| EXERCISE INSTRUCTIONS |
Reproduce each line that includes the word "node".

══════

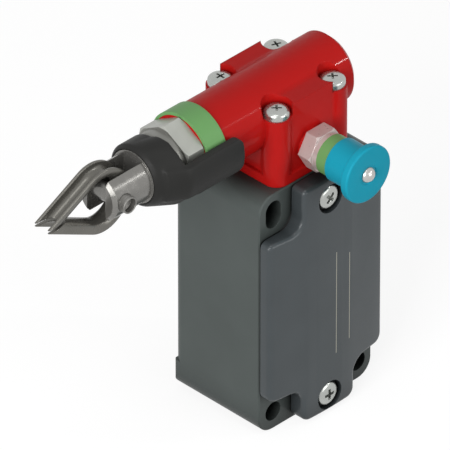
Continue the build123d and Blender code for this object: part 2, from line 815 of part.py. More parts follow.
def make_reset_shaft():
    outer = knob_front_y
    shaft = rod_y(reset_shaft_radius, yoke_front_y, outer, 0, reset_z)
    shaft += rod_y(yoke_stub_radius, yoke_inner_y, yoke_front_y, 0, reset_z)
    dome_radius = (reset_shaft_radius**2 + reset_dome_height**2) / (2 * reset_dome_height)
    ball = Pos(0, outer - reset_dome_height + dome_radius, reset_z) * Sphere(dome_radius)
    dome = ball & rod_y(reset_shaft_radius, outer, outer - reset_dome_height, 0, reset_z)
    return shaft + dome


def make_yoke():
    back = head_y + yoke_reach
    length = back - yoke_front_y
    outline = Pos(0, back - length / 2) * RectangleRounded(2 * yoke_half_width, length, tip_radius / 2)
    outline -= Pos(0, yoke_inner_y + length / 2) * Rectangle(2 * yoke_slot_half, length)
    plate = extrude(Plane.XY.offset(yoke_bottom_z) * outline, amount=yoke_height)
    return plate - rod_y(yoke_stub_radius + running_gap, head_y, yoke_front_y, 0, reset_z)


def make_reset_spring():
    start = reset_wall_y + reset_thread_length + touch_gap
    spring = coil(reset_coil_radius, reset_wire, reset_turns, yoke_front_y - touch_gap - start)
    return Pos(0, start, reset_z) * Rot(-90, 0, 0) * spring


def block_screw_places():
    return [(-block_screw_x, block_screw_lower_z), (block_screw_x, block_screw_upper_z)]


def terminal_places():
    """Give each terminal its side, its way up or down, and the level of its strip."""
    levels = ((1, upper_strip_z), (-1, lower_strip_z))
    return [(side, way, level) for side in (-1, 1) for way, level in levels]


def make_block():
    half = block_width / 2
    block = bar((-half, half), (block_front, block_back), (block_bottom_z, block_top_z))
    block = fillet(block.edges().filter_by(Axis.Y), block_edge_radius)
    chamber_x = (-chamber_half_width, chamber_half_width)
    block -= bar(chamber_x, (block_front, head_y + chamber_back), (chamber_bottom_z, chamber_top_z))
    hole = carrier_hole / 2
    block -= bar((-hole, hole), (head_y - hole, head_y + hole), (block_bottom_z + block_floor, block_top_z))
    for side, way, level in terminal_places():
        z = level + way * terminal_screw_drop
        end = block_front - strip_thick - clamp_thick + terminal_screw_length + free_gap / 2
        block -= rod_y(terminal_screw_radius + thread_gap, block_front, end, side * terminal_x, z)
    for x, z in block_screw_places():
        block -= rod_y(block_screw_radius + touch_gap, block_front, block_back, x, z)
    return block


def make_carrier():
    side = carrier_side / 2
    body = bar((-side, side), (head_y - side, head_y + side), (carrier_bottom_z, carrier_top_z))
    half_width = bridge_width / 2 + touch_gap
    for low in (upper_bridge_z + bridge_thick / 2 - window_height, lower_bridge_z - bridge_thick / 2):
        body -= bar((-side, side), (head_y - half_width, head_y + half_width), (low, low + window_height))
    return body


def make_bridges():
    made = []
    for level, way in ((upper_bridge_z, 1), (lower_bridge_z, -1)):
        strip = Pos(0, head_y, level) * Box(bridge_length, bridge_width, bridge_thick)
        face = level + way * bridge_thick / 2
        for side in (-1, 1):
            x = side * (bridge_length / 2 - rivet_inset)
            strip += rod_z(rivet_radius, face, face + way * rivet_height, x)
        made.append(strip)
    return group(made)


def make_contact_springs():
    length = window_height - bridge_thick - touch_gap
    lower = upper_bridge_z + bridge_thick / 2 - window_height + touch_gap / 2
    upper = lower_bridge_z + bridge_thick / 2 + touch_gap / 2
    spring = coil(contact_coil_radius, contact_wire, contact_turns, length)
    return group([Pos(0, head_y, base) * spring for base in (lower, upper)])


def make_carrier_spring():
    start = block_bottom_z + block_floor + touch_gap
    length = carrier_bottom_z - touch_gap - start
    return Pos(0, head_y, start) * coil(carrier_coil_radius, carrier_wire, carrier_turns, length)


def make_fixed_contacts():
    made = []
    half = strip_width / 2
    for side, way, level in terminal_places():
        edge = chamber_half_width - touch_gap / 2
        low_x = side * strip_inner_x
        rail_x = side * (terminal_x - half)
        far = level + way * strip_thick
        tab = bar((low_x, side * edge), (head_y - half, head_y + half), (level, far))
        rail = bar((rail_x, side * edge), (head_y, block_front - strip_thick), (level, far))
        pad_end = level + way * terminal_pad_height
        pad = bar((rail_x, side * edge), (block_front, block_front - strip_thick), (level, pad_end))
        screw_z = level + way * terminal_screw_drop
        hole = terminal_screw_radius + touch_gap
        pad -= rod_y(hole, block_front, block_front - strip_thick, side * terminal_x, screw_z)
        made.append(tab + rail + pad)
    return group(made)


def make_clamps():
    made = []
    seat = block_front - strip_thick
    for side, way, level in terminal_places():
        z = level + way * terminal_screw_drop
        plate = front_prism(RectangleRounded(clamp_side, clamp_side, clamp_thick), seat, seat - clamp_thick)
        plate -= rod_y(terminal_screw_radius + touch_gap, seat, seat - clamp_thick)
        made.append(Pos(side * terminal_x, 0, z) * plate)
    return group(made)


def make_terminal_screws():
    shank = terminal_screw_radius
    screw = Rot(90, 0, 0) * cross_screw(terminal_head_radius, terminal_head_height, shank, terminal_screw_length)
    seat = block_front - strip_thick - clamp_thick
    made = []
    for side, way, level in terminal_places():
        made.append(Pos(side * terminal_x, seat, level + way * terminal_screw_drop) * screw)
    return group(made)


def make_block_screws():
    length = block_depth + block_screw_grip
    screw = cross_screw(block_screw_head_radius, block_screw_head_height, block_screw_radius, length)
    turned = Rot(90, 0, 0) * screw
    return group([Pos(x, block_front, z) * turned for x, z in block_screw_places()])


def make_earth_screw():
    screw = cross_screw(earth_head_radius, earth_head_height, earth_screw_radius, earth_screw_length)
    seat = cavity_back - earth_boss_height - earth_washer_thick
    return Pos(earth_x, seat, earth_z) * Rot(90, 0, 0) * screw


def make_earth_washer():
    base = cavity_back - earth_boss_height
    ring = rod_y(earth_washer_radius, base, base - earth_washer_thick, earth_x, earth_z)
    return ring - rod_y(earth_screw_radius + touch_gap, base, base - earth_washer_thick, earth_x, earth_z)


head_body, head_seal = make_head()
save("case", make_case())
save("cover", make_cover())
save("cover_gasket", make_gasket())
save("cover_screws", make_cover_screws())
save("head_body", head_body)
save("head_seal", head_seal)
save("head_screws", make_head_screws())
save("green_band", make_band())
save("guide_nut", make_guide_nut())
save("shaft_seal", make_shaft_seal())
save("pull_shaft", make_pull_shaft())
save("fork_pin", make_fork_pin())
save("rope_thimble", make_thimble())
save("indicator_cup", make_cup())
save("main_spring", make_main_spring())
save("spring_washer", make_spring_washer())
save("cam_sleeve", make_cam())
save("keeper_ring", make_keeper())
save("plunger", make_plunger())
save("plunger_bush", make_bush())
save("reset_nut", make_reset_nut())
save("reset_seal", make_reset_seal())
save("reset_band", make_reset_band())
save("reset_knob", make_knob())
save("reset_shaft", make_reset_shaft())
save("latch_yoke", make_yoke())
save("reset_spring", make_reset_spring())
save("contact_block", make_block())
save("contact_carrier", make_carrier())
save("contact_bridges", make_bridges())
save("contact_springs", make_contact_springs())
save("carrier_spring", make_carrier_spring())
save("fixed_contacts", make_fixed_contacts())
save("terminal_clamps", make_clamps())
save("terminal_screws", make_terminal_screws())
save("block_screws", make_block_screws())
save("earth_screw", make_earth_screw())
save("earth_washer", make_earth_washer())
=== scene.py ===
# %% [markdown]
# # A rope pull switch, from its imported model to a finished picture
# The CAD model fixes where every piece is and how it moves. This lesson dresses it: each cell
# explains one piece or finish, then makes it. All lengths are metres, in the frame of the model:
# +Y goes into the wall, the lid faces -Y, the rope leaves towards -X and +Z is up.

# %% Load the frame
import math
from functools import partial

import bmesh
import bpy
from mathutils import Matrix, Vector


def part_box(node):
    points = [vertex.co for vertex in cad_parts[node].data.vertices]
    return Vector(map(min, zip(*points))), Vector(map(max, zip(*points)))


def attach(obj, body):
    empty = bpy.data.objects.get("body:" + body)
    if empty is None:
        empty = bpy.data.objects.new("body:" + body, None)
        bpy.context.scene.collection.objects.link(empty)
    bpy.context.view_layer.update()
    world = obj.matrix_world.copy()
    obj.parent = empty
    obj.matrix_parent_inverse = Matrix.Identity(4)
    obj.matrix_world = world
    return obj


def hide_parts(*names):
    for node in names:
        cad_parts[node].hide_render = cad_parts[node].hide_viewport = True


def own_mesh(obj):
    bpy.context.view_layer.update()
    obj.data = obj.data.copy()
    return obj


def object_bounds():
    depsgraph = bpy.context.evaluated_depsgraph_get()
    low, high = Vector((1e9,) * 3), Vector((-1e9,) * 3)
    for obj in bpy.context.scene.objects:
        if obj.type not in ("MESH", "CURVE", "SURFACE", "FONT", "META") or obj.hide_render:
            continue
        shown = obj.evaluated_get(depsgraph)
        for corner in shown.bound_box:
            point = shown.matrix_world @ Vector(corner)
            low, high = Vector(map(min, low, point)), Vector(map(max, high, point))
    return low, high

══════

| ANSWER TO THE EXERCISE |
def part_box(node):
    points = [vertex.co for vertex in cad_parts[node].data.vertices]
    for node in names:
        cad_parts[node].hide_render = cad_parts[node].hide_viewport = True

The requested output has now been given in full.